BEGIN Collected data

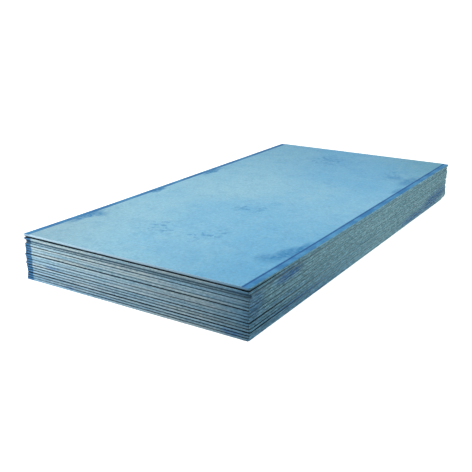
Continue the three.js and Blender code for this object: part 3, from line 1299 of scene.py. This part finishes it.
@dataclass
class Studio:
    """The white floor, the soft lights and the camera."""

    floor_half: float = 150.0
    sky: float = 0.62
    ground: float = 0.22
    ground_below: float = -0.15
    sky_above: float = 0.35
    azimuth: float = 32.388
    elevation: float = 18.745
    camera_place: Place = (1.916, -3.372, 1.288)
    lens: float = 56.50
    sensor: float = 36.0
    clip_share: float = 4.0
    lamps: tuple[Lamp, ...] = (
        Lamp("key", (-1.5, -3.0, 0.60), (-0.6, -1.2, 0.1), 1.2, 50.0),
        Lamp("top", (-0.2, -0.2, 3.2), (-0.1, -0.1, 0.2), 2.6, 30.0),
        Lamp("rear", (3.4, 0.4, 0.9), (0.6, -0.3, 0.1), 1.6, 28.0),
    )

    def build(self) -> None:
        """Makes everything around the stack."""
        self.lay_floor()
        self.light_all_round()
        for lamp in self.lamps:
            lamp.hang()
        self.stand_camera()

    def lay_floor(self) -> None:
        """Lays the floor."""
        half = self.floor_half
        mesh = bpy.data.meshes.new("floor")
        corners = [(-half, -half, 0.0), (half, -half, 0.0), (half, half, 0.0), (-half, half, 0.0)]
        mesh.from_pydata(corners, [], [(0, 1, 2, 3)])
        mesh.materials.append(FloorFinish().build())
        floor = bpy.data.objects.new("floor", mesh)
        floor.visible_diffuse = False
        bpy.context.scene.collection.objects.link(floor)

    def light_all_round(self) -> None:
        """Lights the studio softly from all round, more from above than from below."""
        world = bpy.data.worlds.new("studio")
        bpy.context.scene.world = world
        world.use_nodes = True
        nodes = Nodes(world.node_tree)
        background = world.node_tree.nodes["Background"]
        background.inputs["Color"].default_value = opaque(WHITE)
        direction = nodes.add("ShaderNodeTexCoord").outputs["Generated"]
        _, _, upward = nodes.split(direction)
        light = nodes.ramp(upward, self.ground_below, self.sky_above, self.ground, self.sky)
        seen = nodes.add("ShaderNodeLightPath").outputs["Is Camera Ray"]
        nodes.feed(background.inputs["Strength"], nodes.math("MAXIMUM", light, seen))

    def stand_camera(self) -> None:
        """Stands the camera where the photograph was taken from."""
        lens = bpy.data.cameras.new("camera")
        lens.lens = self.lens
        lens.sensor_width = self.sensor
        lens.clip_end = self.clip_share * self.floor_half
        camera = bpy.data.objects.new("camera", lens)
        camera.location = self.camera_place
        camera.rotation_euler = (math.radians(90.0 - self.elevation), 0.0, math.radians(self.azimuth))
        bpy.context.scene.collection.objects.link(camera)
        bpy.context.scene.camera = camera


def main() -> None:
    """Builds the stack and its studio, and reports each piece."""
    logging.basicConfig(level=logging.INFO, format="%(name)s: %(message)s")
    bpy.context.scene.view_settings.view_transform = "Standard"
    low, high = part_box("sheet_15")
    finishes = {
        Facing.FACE: FaceFinish("sheet_face").build(),
        Facing.END: EndFinish("cut_end", band_height=0.5 * (low.z + high.z)).build(),
        Facing.SIDE: SideFinish("long_edge").build(),
        Facing.BACK: PlainFinish("sheet_back").build(),
    }
    shape = SheetShape()
    shape.build(finishes)
    sheets = Stack(shape).build()
    Studio().build()
    log.info("%d sheets, %d faces in all", len(sheets), sum(len(sheet.data.polygons) for sheet in sheets))


if __name__ == "__main__":
    main()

END Collected data

» **Aim of the task**:
Each line from the top of the material above through the line with "white floor, the" must be echoed exactly, and no other line.

» **Final result**:
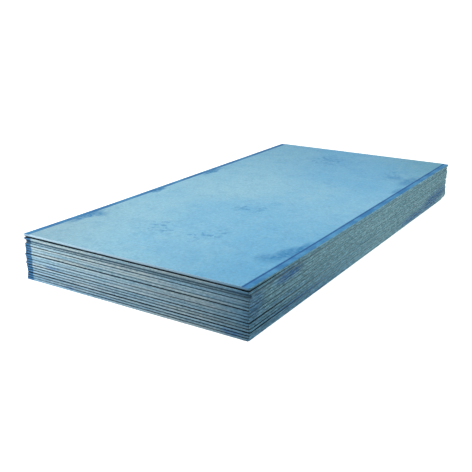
Continue the three.js and Blender code for this object: part 3, from line 1299 of scene.py. This part finishes it.
@dataclass
class Studio:
    """The white floor, the soft lights and the camera."""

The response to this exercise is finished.